A white man was found with a small young Indian child. He was asked "What are you doing with this child?" He answered, "I am protecting him. He's an orphan." "And how do you know he's orphan?" , "I killed his parents." was the reply.
In just 20 years, after gold was found, 80 percent of California’s Native Americans were wiped out. An estimated 100,000 Native Americans died during the first two years of the Gold Rush alone; by 1873, only 30,000 indigenous people remained of around 150,000. And though some died because of the seizure of their land or diseases caught from new settlers, between 9,000 and 16,000 were murdered in cold blood—the victims of a policy of genocide sponsored by the state of California and gleefully assisted by its new citizens. In 1848, California became the property of the United States as one of the spoils of the Mexican-American War. Then, in 1850, it became a state.
The Act for the Governance and Protection of Indians was passed in 1850. The name of the law sounds benign, but it was malign in the extreme. It allowed Native Americans to be enslaved even though California was admitted to the union as a free state - free as in no black slavery allowed. Indian men, women and children were openly bought and sold in city streets throughout the 1850s. The act "facilitated removing California Indians from their traditional lands, separating at least a generation of children and adults from their families, languages, and cultures (1850 to 1865). This California law provided for "apprenticing" or indenturing Indian children and adults to Whites, and also punished "vagrant" Indians by "hiring" them out to the highest bidder at a public auction if the Indian could not provide sufficient bond or bail. White settlers and the California government enslaved native people and forced them to labor for ranchers through at least the mid-1860s. Native Americans were then forced onto reservations and their children forced to attend “Indian assimilation schools.” It permitted the ownership of Indian children (Section 3: "Any person ... obtaining a minor Indian ... and wishing to keep it",) In 1860 the act was expanded to provide for the ownership of Indian men and women into adulthood. And the Act denied Indians equal standing under the law (Section 6: "In no case shall a white man be convicted of any offence upon the testimony of an Indian").

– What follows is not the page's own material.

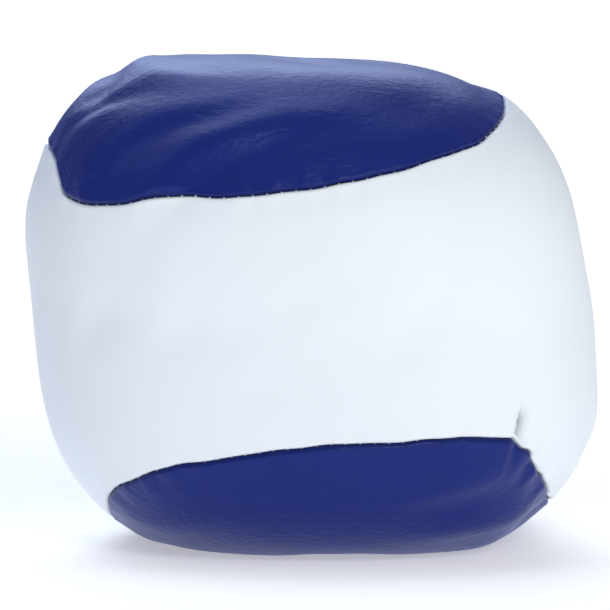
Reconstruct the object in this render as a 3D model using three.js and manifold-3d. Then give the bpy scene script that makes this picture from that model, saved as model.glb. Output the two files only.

Governor Peter Hardeman Burnett explained in his speech of January 6th, 1851, "That a war of extermination will continue to be waged between the races until the Indian race becomes extinct must be expected.”
He proceeded to set aside state money to arm local militias against Native Americans. Militias raided tribal outposts, shooting and sometimes scalping Native Americans. Soon, local settlers began to do the killing themselves. Local authorities placed bounties on Native Americans. And at one point the price was about of for a male body part, whether it was a scalp, a hand, or the whole body; and then $5 for a child or a woman. In many cases, they only had to bring in the scalp. And in other cases, the whole body was brought in to prove that they had this individual, they'd killed this person, and receive their reward.
Militia expeditions and vigilantes to kill at least 6,460 California Indians between 1846 and 1873. The U.S Army also joined in the murder spree, killing at least 1,600 native Californians.
In 1850, for example, around 400 Pomo people, including women and children, were slaughtered by the U.S. Cavalry and local volunteers at Clear Lake north of San Francisco.
It wasn't until after 1900 when the law was repealed and many Californians learned the fact that it was still legal to kill Native Americans. California only apologized for the genocide it carried out against its indigenous residents in 2019.